Thursday, 31 March 2022

Slim Volumes

 My preference for short books over long ones will be well known to regular readers of this blog. Here I am ten years ago arguing that the future surely belongs to shorter, smaller books. Of course this was more wishful thinking than prognostication, but it must be said that the range of well produced short books available is ever increasing – and I am glad of it. At present, extreme busyness (most of it family- and house-related) and much travelling to and fro by train, to say nothing of the urgent need to thin my overcrowded shelves, means that my reading is largely limited to short and easily portable volumes, and I am always on the look-out for more as I browse the charity shop shelves.
 The other day I picked up Him with His Foot in His Mouth, a Saul Bellow long-short story that I reread with pleasure. I always find Bellow enjoyable company, though I do wonder now if his larger, baggier novels are quite as wonderful as we thought they were when we first read them (of Seize the Day I have no doubts – surely a genuine classic, as is perhaps Mr Sammler's Planet). The Him with His Foot volume that I picked up is one of Penguin's series of well chosen offprints from its Modern Classics list, the Mini Modern Classics, one of several such series drawn from Penguin's enormous list.
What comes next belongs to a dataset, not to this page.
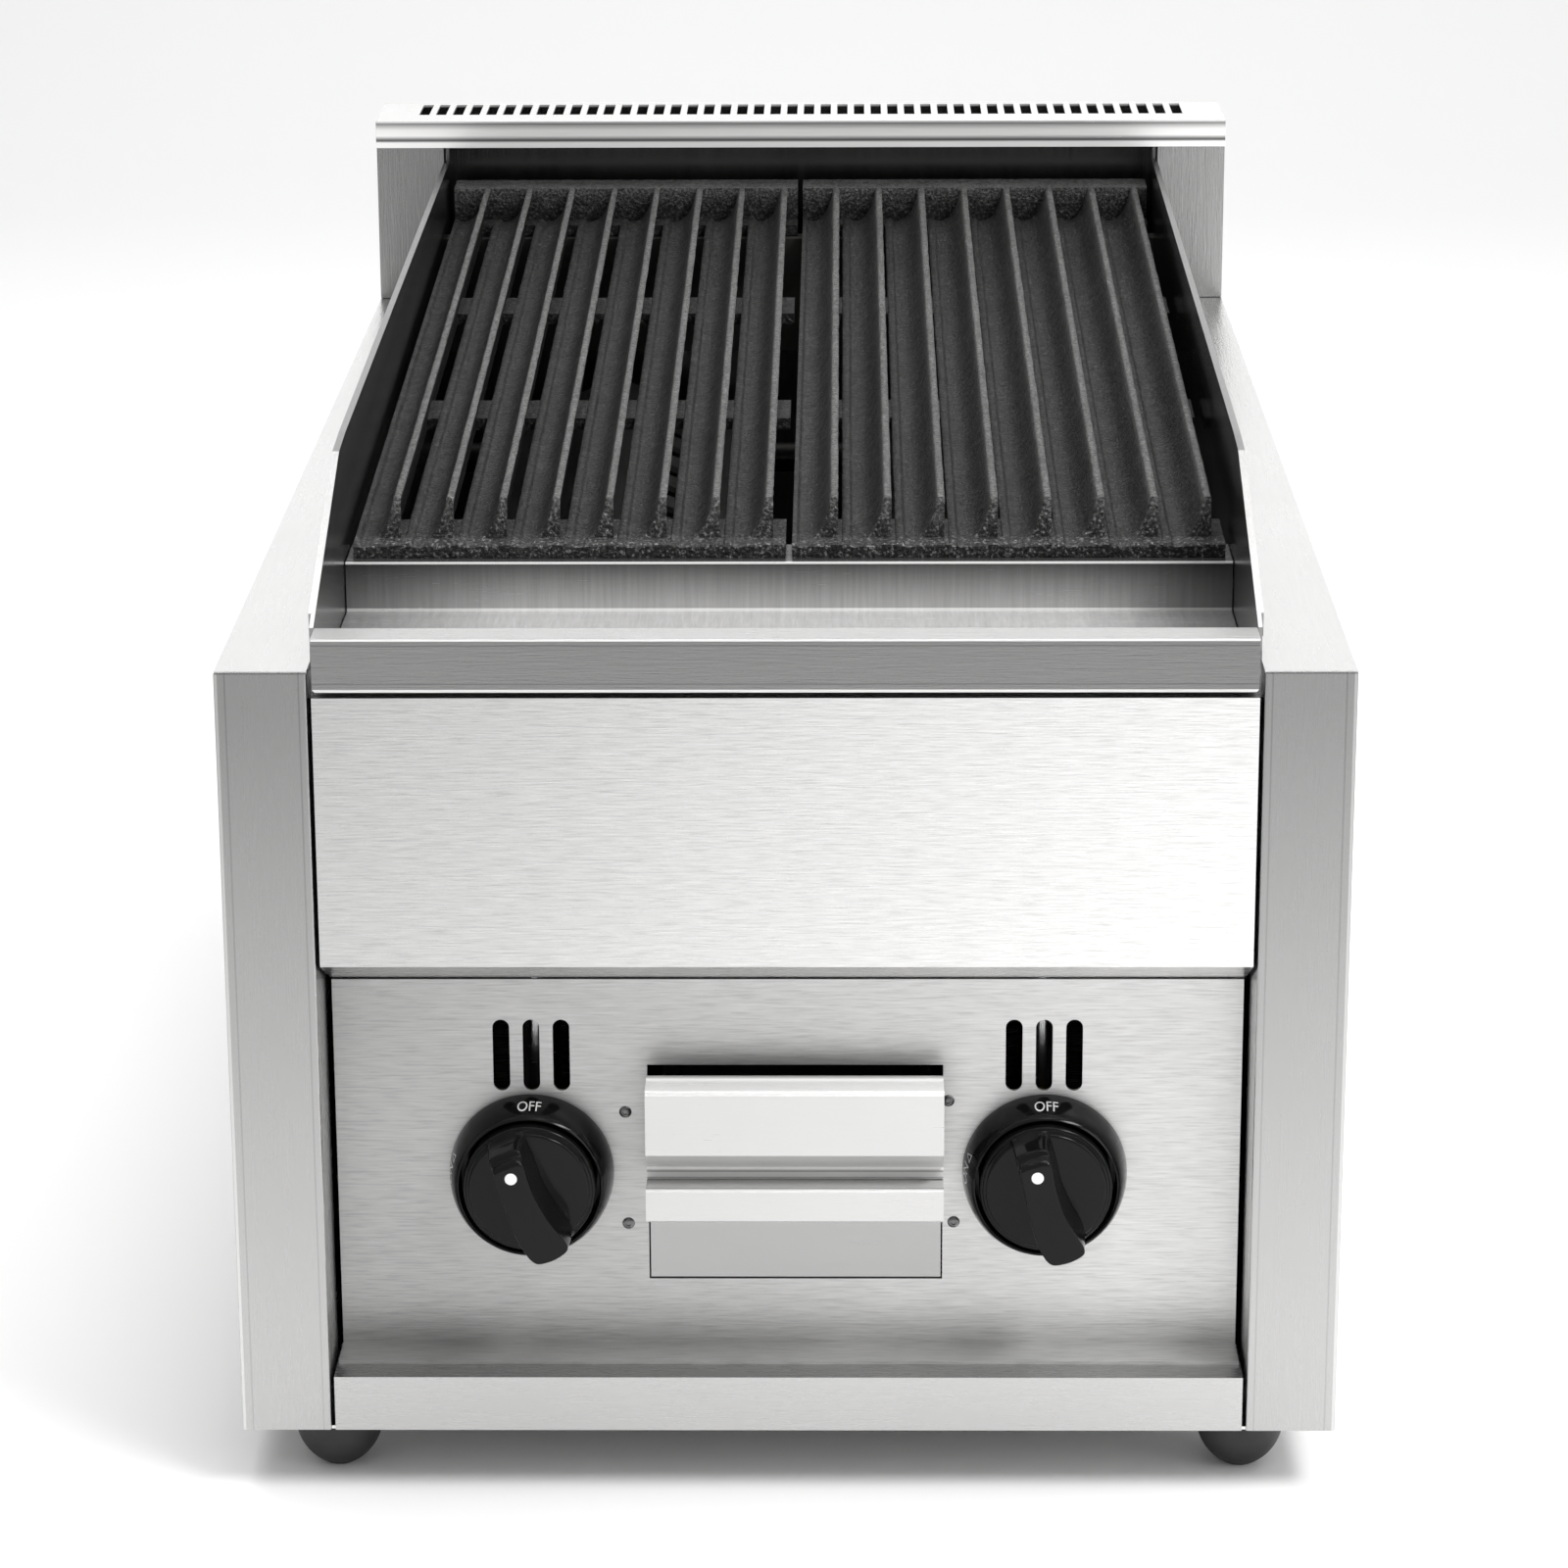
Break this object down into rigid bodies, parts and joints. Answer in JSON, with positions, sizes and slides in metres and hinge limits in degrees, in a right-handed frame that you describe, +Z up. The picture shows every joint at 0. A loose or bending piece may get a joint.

A complete collection of these miniature Penguins would amount to a microcosm of much of western literature, a whole library reduced to a few feet of shelving. 
  Also very recently, I came across Chekhov's long short story/novella, The Story of a Nobody (also known as An Anonymous Story and The Story of an Unknown Man), in a notably well produced slim volume published by Hesperus Press of London (motto and mission statement 'Et remotissima prope'), a company devoted to republishing neglected shorter fiction – generally 100 pages or less – by English and foreign-language writers. I shall be looking out for more from its list. Meanwhile, the 90-odd pages of The Story of a Nobody – Chekhov's only story set in St Petersburg – will keep me going a surprisingly long time, such is life at present. 
  Incidentally, my hero and role model Alfred E. Neuman makes an appearance in Him with His Foot in His Mouth, as he does in Kingsley Amis's One Fat Englishman. Bellow's narrator describes the friend of his youth (and enemy of his old age) Eddie Wallish as typically grinning 'like Alfred E. Neuman from the cover of Mad magazine, the successor to Peck's Bad Boy'. Peck's Bad Boy, I learn, was a popular fictional character created in the 1880s by one George Wilbur Peck. A mischievous prankster, he was described as a 'vicious little swaggerer' and 'no more than a callous brute' – so really not at all like the amiable Alfred E. 

Thursday, 24 March 2022

Two Orchard Poems

 According to the National Trust (and they're right), apple orchards have been disappearing over the past century and more at an alarming rate. Radio 3 was playing a lot of orchard-related music this morning in response. So here are a couple of orchard poems – both American, both very fine, one a classic...

After Apple-Picking
by Robert Frost

My long two-pointed ladder's sticking through a tree
Toward heaven still,
And there's a barrel that I didn't fill
Beside it, and there may be two or three
Apples I didn't pick upon some bough.
But I am done with apple-picking now.
Essence of winter sleep is on the night,
The scent of apples: I am drowsing off.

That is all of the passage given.